Littlejohn is known for bringing passion and conviction in educating others about the hurtful impact of mascots, the trauma of racism and oppression of indigenous people. At the Youth and Learning Center she works to ensure that Native American children have support and the best opportunities to be successful. Littlejohn also co-advises the UWL Native American Student Association.

For more than two decades, Littlejohn’s steadfast activism and strong advocacy has assisted the community to grapple with issues around social justice. She is a trained mediator, Native Healing Circle Facilitator, and one of the co-founders and coordinators for Widening the Circle Indigenous Education Conference. She has conducted many workshops related to hate/bias, privilege, domestic violence, and the history of racism and its impact on marginalized people.

Littlejohn’s community service includes the Kickapoo Valley Reserve Management Board, Artspire Planning Committee, Disparities in Juvenile Justice-Best Practices Committee, City of La Crosse Mayor’s Taskforce on Racism, Wisconsin Indian Education Association Alternate Board Member, Wisconsin Network for Peace and Justice Facilitator. She has assisted in planning four White Privilege Conferences.

The Martin Luther King Jr. Leadership Award honors those who have worked to create positive change in the Greater La Crosse area with efforts focused on social justice, equality and diversity/inclusion. Their efforts must include anti-racism work and devoting personal energies beyond their “paid position.”

Two other honors to be awarded

A second award that night will be given to Irv Balto, who will receive the first Drum Major Award.

King delivered a speech at Ebenezer Baptist Church in Atlanta on Feb. 4, 1968, known as “The Drum Major Instinct” speech. The speech was brought to the attention of the MLK Jr. Community Celebration Organizing Committee in reference to Irving Balto. As a result, the committee created the MLK Jr. Drum Major Legacy Award of the Coulee Region to recognize Irving.

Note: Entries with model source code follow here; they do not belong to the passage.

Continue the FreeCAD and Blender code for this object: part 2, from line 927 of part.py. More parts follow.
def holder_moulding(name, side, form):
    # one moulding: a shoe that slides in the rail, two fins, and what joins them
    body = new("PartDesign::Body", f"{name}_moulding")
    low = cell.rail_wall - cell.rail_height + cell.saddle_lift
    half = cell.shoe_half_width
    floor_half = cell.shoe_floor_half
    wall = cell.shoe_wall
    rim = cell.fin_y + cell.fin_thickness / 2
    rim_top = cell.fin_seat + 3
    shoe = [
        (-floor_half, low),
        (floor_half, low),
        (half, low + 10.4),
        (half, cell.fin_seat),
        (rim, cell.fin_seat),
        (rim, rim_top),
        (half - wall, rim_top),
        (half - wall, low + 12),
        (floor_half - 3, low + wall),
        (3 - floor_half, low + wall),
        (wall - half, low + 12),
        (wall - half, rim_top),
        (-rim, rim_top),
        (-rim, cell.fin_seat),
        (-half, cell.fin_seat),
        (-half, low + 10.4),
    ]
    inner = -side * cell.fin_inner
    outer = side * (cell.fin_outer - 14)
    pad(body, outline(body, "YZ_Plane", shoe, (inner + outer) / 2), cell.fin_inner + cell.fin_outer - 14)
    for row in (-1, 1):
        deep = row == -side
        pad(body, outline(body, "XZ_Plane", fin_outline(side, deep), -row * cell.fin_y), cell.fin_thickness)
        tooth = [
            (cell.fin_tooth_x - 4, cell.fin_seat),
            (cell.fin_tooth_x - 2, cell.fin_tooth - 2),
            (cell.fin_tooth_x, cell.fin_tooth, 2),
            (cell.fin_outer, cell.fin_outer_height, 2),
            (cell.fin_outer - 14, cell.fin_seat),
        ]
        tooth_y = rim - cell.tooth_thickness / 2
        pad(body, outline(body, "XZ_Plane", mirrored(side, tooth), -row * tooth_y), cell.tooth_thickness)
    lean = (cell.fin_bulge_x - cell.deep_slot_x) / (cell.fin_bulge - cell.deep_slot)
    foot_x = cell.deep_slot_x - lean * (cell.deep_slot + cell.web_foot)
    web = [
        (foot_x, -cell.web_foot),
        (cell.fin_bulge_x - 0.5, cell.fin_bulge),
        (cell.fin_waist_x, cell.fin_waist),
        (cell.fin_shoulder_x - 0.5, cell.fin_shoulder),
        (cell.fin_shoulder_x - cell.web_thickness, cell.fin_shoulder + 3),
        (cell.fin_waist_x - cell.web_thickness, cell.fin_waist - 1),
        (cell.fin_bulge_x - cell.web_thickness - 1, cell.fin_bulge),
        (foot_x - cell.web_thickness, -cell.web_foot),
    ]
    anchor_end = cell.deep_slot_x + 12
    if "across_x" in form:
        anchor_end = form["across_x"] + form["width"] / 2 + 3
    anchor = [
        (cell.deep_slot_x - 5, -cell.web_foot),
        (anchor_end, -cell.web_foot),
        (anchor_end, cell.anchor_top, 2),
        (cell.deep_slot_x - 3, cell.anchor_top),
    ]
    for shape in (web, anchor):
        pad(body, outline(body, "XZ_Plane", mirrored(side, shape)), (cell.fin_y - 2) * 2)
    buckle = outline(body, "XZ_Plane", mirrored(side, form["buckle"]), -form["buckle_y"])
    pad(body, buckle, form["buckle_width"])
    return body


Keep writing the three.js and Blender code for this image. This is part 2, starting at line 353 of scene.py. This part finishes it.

King talked about cultivating the right relationship to the “drum major instinct” we possess, leading and serving, not to be first in praise, but rather to be, “first in love.” In this, Balto has excelled.

Like Irving, King's drum majors are planners — contributing a lifetime of study, reading and creative, critical thinking so an event or organization can be most effective. They are cheerleaders, beating the organizing, motivating drum. They are participants, encouraging others to listen to their own hearts and act from love.

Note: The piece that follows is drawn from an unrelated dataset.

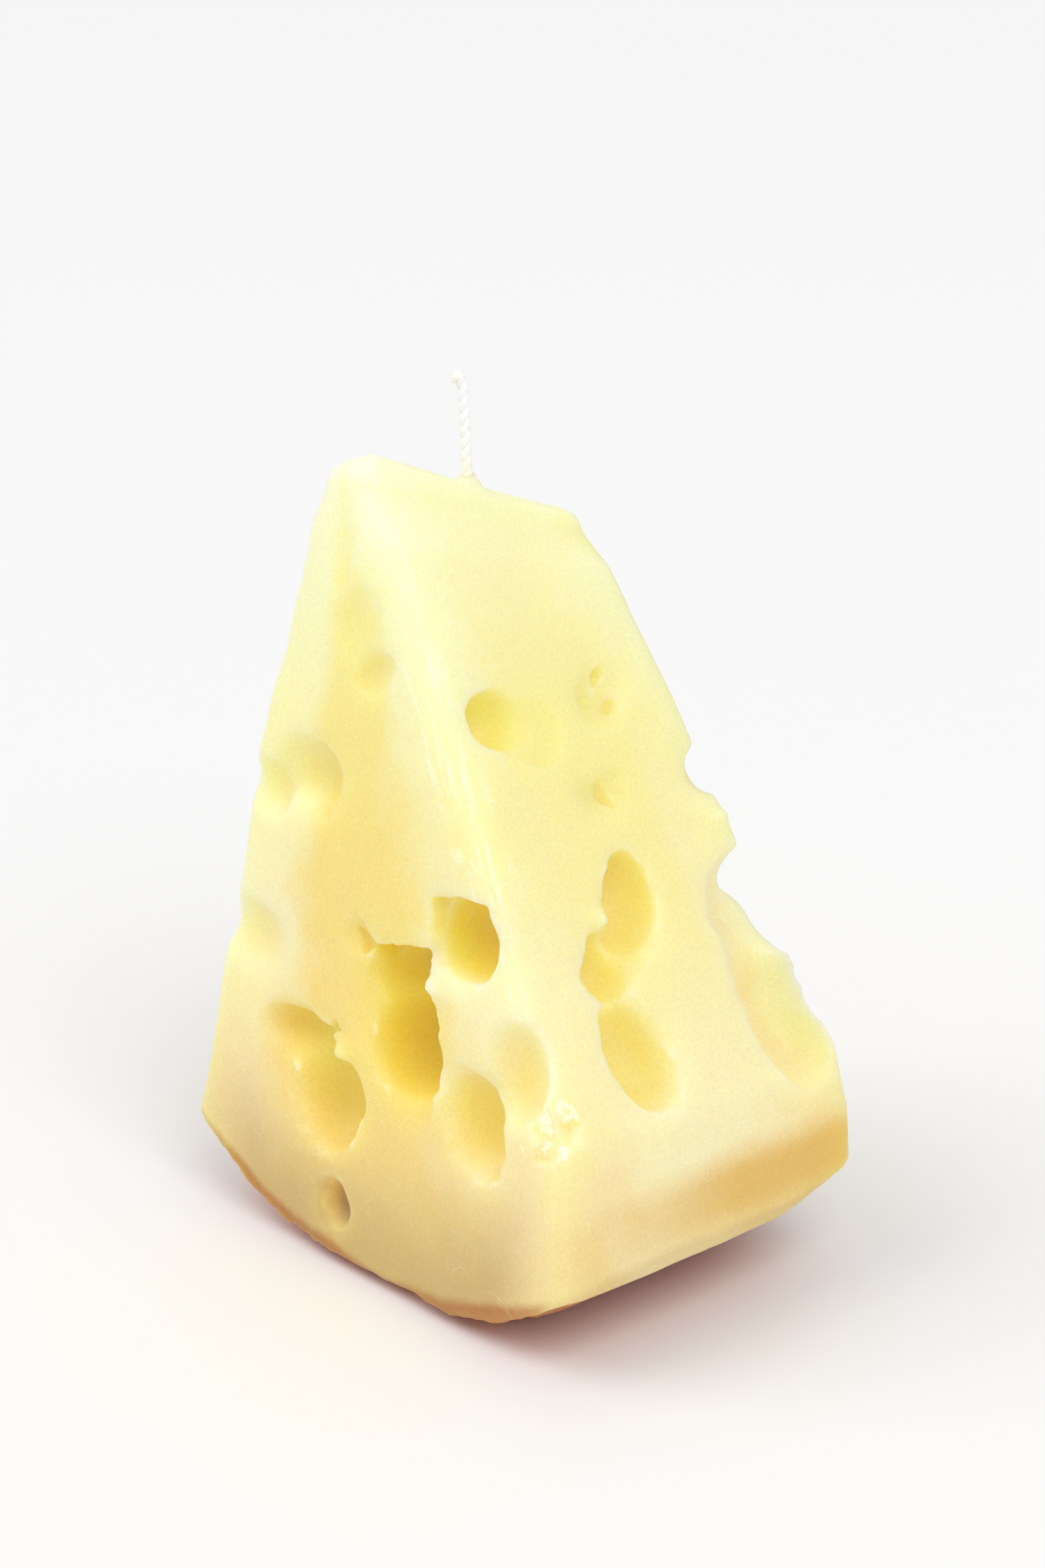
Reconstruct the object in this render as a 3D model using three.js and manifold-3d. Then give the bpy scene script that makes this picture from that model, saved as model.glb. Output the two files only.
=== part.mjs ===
// A candle cast in the shape of a wedge of holey cheese, standing on its curved rind with the wedge's tip up.
// Millimetres, +Z up. The wheel's two flat faces look along -Y (front) and +Y (back), its two cut faces along
// +X (right) and -X (left). The origin is on the table, under the middle of the candle's bounding box.
import * as THREE from "three";
import { mergeVertices } from "three/addons/utils/BufferGeometryUtils.js";
import Module from "manifold-3d";

// ---- Driving dimensions ----

const heel = {
  halfLength: 39.2, // along X, across the curved rind
  halfThickness: 28, // along Y, half the thickness of the wheel
  cornerRise: 11, // how far the rind's two ends stand above the table
  arcPower: 2.1, // how sharply the rind turns up towards its ends
  backRise: 5, // how far the wheel's rounded back edge lifts the rind
  backRound: 13, // length of that rounding, along Y
  frontRise: 1.5,
  frontRound: 8,
  footHalf: 12.5, // half length of the flat that the candle stands on
  edgeRound: 1.0,
};

// The four ridges where the faces meet, anticlockwise as seen from above: front right, back right, back left
// and front left. Each station is a share of the way from the rind (0) to the tip (1), with the ridge's X and
// Y there. The right-hand ridges turn from upright to sloping at their second station.
const ridges = [
  {
    round: 4.2,
    stations: [
      [0, 39.2, -28],
      [0.215, 37.4, -26.2],
      [1, -8.2, -19.6],
    ],
  },
  {
    round: 2.4,
    stations: [
      [0, 39.2, 28],
      [0.19, 38.4, 27],
      [0.5, 20.4, 24.4],
      [1, -7.8, 19.7],
    ],
  },
  {
    round: 3.4,
    stations: [
      [0, -39.2, 28],
      [0.45, -31, 25.2],
      [1, -17.4, 19.8],
    ],
  },
  {
    round: 2.2,
    stations: [
      [0, -39.6, -28.2],
      [0.4, -32, -25],
      [0.68, -26.3, -22.6],
      [1, -17.8, -20],
    ],
  },
];

const tip = {
  frontHeight: 115.9,
  backHeight: 101.2,
  tiltAcross: 0.7, // the tip is this much higher on its right than in its middle
  round: 3.8,
};
const waviness = { depth: 0.5, length: 26, evenAt: 8 }; // the unevenness of the sides, which fades inwards

const fineness = { arcSteps: 3, stepsAlongX: 8, stepsAlongY: 4, levels: 10, roundSteps: 4, capRings: 4 };

const wick = {
  radius: 0.75,
  sides: 10,
  steps: 20,
  foot: [-11.6, 0.6], // X and Y where it leaves the wax
  depth: 6, // length inside the wax
  clearance: 0.3,
  curlTowards: 228, // the direction its end bends in, in degrees from +X
  rise: [
    // distance along that direction and height above the wax
    [0.25, 5],
    [0.45, 9.5],
    [0.85, 13.6],
    [1.6, 14.9],
  ],
  knob: 1.0,
};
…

The award is not merely about an individual's countable accomplishments, although Irving has achieved many. Rather, it is about acknowledging the essential drum majors leading efforts to do the right thing even if it's uncomfortable, unreasonable or impossible.

Balto has altered the community in both subtle and perceptible ways, including issues of worker’s rights, anti-violence actions, environmental justice and protecting vulnerable communities. His decades-long work for social justice, equality, compassion, cooperation, protection of natural resources, economic fairness, and equal justice, epitomizes King's call to be “drum majors for justice.”

The third award presented during the MLK celebration will be the Lynda Blackmon Lowery High School Leadership Award. Lowery is one of the youngest children to have marched with King from Selma to Montgomery in 1965. Established in 2018, the award recognizes a 9th or 10th grade student who has shown commitment in building community, enhancing diversity and working for justice.

A committee of community members and educators will make the selection of the Lynda Lowery Award winner and is expected to be announced after Jan. 6.

The celebration’s keynote speaker

The featured speaker for this year’s MLK Celebration features Lowery who began her civil rights activism in the early ’60s. The Student Non-Violent Coordinating Committee (SNCC) activists organized Lowery and other area children and teenagers to participate in the civil rights movement. In the front lines of the struggle, the young Lowery marched on "Bloody Sunday" and "Turn Around Tuesday."

Lowery was beaten on the Edmund Pettus Bridge on March 7, 1965, known by a more descriptive name, Bloody Sunday. Her early involvement in the struggle against Jim Crow and American apartheid has been the foundation for her life’s work of civil and human rights.